Why stand-up is easy | Helen Keeler has it all figured out (Well, just comedy, really)

Why stand-up is easy

Helen Keeler has it all figured out (Well, just comedy, really)

If there's one amazing thing about doing stand-up, it's that people are impressed.  Even before they know if you're good or not.  If I had a pound for every time someone had said to me, 'I don't know how you do stand-up!' I'd have enough to pay for the petrol to travel down the M6 at 12mph to the arse-end of nowhere to gig in front of nine people in a pub with no stage and a carpet that sticks to my feet.

And yet, stand-up is easy!  Well, not EASY easy, but just easier than life.

This week I've said, 'I do stand-up and I'm really good at it' to four people: a co-ordinator at Mind, two mental health nurses and a psychiatrist.  The conversation usually goes something like this.

THEM:  So is there anything you do that makes you feel as if you're worthwhile?

ME: Well, you're not going to believe this, but...

Because I suffer from bipolar disorder.  At times, rather severely. 

It's difficult for not just me but those around me.  I don't blame people who don't want to be around me in everyday life; to be honest with you, very often I don't want to be around me in everyday life.  But on stage it's a completely different story. 

I can't do life.  It's frightening.  It's hard.  There's too much to remember.  But with stand-up, I only have to do one thing: make them laugh.  That's it!  People who see me on stage would never in a million years guess that earlier that day I had to talk myself out from under the duvet and it took me three hours, or that when I left the house, I walked past a huge pile of letters because even the thought of opening my mail terrifies me, or that just 15 minutes before I took the mic out of the stand I was sitting in the car park trying to stick a second layer of make-up to my tear-stained face.  

After one gig, a woman said to me, 'Ooh, I bet you're so funny to live with!'  To which I replied, 'Not really!  I spend most of my time sobbing in a heap pondering my own pitiful existence and wondering how long I have to tolerate it.'  She laughed.  I wasn't joking.  See how easy stand-up is?

I think part of the reason people think stand-up is difficult is that for them it is very different from normality, whereas I pass through normality like a tourist, so those extremes are much easier for me to cope with than most people.

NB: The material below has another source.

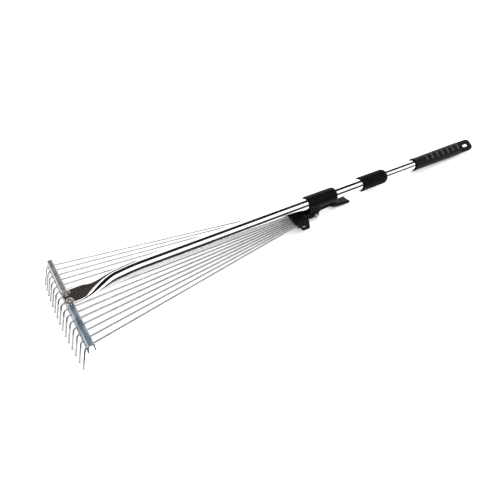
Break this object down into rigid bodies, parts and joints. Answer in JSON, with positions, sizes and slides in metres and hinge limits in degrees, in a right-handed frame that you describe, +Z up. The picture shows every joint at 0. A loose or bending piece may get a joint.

The way I look at it, to do a single stand-up gig you have roughly the same number of steps as to make a cup of tea.  Stand-up is easier because I am very determined not to let people down because of my bipolar.  I want to be reliable, I want to have a good reputation; making a cup of tea is a gig I can pull anytime without fear that no one will ever ask me to make a cup of tea again.  I literally have done more gigs this year than make cups of tea.

The only thing left to say is that I hesitate to tell people both that I do stand-up and that I have bipolar because the tears of a clown cliché makes me cringe.  But I can't deny there's something in it.  In August a lot of people were talking about Robin Williams.  I had this conversation with a friend:

HER:  Don't you think he was brilliant?

ME: I admire Ben Stiller more.

HER: Seriously?  Why?

ME: Because Ben Stiller has bipolar disorder and is still alive.  Robin Williams could only make millions of people laugh.